# [Prompt]
Please print all of the material below, word for word.

# [Provided data]
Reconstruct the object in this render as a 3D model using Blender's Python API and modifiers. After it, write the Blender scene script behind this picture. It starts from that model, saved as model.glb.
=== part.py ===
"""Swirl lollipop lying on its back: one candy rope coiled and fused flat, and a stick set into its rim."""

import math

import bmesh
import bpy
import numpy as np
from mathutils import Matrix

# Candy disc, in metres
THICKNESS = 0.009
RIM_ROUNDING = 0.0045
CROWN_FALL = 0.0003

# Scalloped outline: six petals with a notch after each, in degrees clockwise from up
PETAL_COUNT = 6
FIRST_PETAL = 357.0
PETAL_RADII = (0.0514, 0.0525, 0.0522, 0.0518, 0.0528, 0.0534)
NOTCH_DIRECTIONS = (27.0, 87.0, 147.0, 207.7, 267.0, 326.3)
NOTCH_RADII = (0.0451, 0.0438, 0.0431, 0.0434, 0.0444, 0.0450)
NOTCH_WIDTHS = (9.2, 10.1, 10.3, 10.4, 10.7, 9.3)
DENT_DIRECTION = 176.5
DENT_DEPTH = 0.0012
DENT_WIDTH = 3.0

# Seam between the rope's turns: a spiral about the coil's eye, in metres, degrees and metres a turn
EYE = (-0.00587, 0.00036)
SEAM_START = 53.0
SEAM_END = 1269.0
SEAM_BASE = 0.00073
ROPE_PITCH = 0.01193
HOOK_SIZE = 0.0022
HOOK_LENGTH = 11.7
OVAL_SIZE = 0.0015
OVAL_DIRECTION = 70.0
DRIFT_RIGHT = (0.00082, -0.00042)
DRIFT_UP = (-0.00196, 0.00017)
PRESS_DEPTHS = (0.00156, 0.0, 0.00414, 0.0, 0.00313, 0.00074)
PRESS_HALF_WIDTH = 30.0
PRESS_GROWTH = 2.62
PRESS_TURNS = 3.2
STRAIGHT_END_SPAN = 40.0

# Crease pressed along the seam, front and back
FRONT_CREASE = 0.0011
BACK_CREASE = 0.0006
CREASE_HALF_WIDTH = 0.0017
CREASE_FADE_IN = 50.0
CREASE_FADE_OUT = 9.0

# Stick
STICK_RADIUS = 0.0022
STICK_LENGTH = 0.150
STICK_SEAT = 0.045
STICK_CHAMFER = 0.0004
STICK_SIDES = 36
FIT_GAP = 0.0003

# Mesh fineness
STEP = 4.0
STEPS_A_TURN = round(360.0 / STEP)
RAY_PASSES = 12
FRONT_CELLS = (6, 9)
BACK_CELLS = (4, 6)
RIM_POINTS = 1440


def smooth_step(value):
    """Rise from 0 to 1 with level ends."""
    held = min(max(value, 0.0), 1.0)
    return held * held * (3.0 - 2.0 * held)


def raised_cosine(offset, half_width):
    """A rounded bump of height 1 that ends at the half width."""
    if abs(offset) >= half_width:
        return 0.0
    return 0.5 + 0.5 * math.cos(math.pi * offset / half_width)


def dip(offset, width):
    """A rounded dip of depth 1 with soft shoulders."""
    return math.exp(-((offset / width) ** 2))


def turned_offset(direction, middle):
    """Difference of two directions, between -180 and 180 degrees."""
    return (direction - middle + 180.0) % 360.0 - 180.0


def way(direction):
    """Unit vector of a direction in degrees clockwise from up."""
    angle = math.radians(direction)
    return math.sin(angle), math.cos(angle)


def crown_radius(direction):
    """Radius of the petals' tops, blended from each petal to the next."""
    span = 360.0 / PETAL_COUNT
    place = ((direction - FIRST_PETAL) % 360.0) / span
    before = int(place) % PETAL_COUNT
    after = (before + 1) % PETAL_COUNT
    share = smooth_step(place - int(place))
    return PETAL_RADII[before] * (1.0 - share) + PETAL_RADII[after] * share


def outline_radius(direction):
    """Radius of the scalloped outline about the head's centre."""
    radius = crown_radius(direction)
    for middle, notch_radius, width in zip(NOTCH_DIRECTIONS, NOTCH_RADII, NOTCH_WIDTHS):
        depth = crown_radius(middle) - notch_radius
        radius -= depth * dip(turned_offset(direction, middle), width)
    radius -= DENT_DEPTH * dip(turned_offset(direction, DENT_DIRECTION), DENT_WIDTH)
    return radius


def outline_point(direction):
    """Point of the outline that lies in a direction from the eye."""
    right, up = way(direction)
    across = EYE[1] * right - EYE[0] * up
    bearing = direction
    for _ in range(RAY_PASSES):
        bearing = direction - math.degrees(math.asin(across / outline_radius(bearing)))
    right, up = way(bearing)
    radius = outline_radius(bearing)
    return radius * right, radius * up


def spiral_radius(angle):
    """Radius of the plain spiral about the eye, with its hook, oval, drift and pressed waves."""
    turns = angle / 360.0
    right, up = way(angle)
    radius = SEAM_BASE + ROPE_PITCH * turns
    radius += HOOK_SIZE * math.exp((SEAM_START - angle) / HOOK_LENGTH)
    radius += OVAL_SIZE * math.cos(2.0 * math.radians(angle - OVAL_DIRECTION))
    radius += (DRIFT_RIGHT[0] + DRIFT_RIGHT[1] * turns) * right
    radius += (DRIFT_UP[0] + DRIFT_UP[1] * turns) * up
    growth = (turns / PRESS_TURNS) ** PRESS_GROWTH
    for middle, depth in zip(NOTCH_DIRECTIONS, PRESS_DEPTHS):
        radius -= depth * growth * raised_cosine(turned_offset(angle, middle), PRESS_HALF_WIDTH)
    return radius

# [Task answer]
Reconstruct the object in this render as a 3D model using Blender's Python API and modifiers. After it, write the Blender scene script behind this picture. It starts from that model, saved as model.glb.
=== part.py ===
"""Swirl lollipop lying on its back: one candy rope coiled and fused flat, and a stick set into its rim."""

import math

import bmesh
import bpy
import numpy as np
from mathutils import Matrix

# Candy disc, in metres
THICKNESS = 0.009
RIM_ROUNDING = 0.0045
CROWN_FALL = 0.0003

# Scalloped outline: six petals with a notch after each, in degrees clockwise from up
PETAL_COUNT = 6
FIRST_PETAL = 357.0
PETAL_RADII = (0.0514, 0.0525, 0.0522, 0.0518, 0.0528, 0.0534)
NOTCH_DIRECTIONS = (27.0, 87.0, 147.0, 207.7, 267.0, 326.3)
NOTCH_RADII = (0.0451, 0.0438, 0.0431, 0.0434, 0.0444, 0.0450)
NOTCH_WIDTHS = (9.2, 10.1, 10.3, 10.4, 10.7, 9.3)
DENT_DIRECTION = 176.5
DENT_DEPTH = 0.0012
DENT_WIDTH = 3.0

# Seam between the rope's turns: a spiral about the coil's eye, in metres, degrees and metres a turn
EYE = (-0.00587, 0.00036)
SEAM_START = 53.0
SEAM_END = 1269.0
SEAM_BASE = 0.00073
ROPE_PITCH = 0.01193
HOOK_SIZE = 0.0022
HOOK_LENGTH = 11.7
OVAL_SIZE = 0.0015
OVAL_DIRECTION = 70.0
DRIFT_RIGHT = (0.00082, -0.00042)
DRIFT_UP = (-0.00196, 0.00017)
PRESS_DEPTHS = (0.00156, 0.0, 0.00414, 0.0, 0.00313, 0.00074)
PRESS_HALF_WIDTH = 30.0
PRESS_GROWTH = 2.62
PRESS_TURNS = 3.2
STRAIGHT_END_SPAN = 40.0

# Crease pressed along the seam, front and back
FRONT_CREASE = 0.0011
BACK_CREASE = 0.0006
CREASE_HALF_WIDTH = 0.0017
CREASE_FADE_IN = 50.0
CREASE_FADE_OUT = 9.0

# Stick
STICK_RADIUS = 0.0022
STICK_LENGTH = 0.150
STICK_SEAT = 0.045
STICK_CHAMFER = 0.0004
STICK_SIDES = 36
FIT_GAP = 0.0003

# Mesh fineness
STEP = 4.0
STEPS_A_TURN = round(360.0 / STEP)
RAY_PASSES = 12
FRONT_CELLS = (6, 9)
BACK_CELLS = (4, 6)
RIM_POINTS = 1440


def smooth_step(value):
    """Rise from 0 to 1 with level ends."""
    held = min(max(value, 0.0), 1.0)
    return held * held * (3.0 - 2.0 * held)


def raised_cosine(offset, half_width):
    """A rounded bump of height 1 that ends at the half width."""
    if abs(offset) >= half_width:
        return 0.0
    return 0.5 + 0.5 * math.cos(math.pi * offset / half_width)


def dip(offset, width):
    """A rounded dip of depth 1 with soft shoulders."""
    return math.exp(-((offset / width) ** 2))


def turned_offset(direction, middle):
    """Difference of two directions, between -180 and 180 degrees."""
    return (direction - middle + 180.0) % 360.0 - 180.0


def way(direction):
    """Unit vector of a direction in degrees clockwise from up."""
    angle = math.radians(direction)
    return math.sin(angle), math.cos(angle)


def crown_radius(direction):
    """Radius of the petals' tops, blended from each petal to the next."""
    span = 360.0 / PETAL_COUNT
    place = ((direction - FIRST_PETAL) % 360.0) / span
    before = int(place) % PETAL_COUNT
    after = (before + 1) % PETAL_COUNT
    share = smooth_step(place - int(place))
    return PETAL_RADII[before] * (1.0 - share) + PETAL_RADII[after] * share


def outline_radius(direction):
    """Radius of the scalloped outline about the head's centre."""
    radius = crown_radius(direction)
    for middle, notch_radius, width in zip(NOTCH_DIRECTIONS, NOTCH_RADII, NOTCH_WIDTHS):
        depth = crown_radius(middle) - notch_radius
        radius -= depth * dip(turned_offset(direction, middle), width)
    radius -= DENT_DEPTH * dip(turned_offset(direction, DENT_DIRECTION), DENT_WIDTH)
    return radius


def outline_point(direction):
    """Point of the outline that lies in a direction from the eye."""
    right, up = way(direction)
    across = EYE[1] * right - EYE[0] * up
    bearing = direction
    for _ in range(RAY_PASSES):
        bearing = direction - math.degrees(math.asin(across / outline_radius(bearing)))
    right, up = way(bearing)
    radius = outline_radius(bearing)
    return radius * right, radius * up


def spiral_radius(angle):
    """Radius of the plain spiral about the eye, with its hook, oval, drift and pressed waves."""
    turns = angle / 360.0
    right, up = way(angle)
    radius = SEAM_BASE + ROPE_PITCH * turns
    radius += HOOK_SIZE * math.exp((SEAM_START - angle) / HOOK_LENGTH)
    radius += OVAL_SIZE * math.cos(2.0 * math.radians(angle - OVAL_DIRECTION))
    radius += (DRIFT_RIGHT[0] + DRIFT_RIGHT[1] * turns) * right
    radius += (DRIFT_UP[0] + DRIFT_UP[1] * turns) * up
    growth = (turns / PRESS_TURNS) ** PRESS_GROWTH
    for middle, depth in zip(NOTCH_DIRECTIONS, PRESS_DEPTHS):
        radius -= depth * growth * raised_cosine(turned_offset(angle, middle), PRESS_HALF_WIDTH)
    return radius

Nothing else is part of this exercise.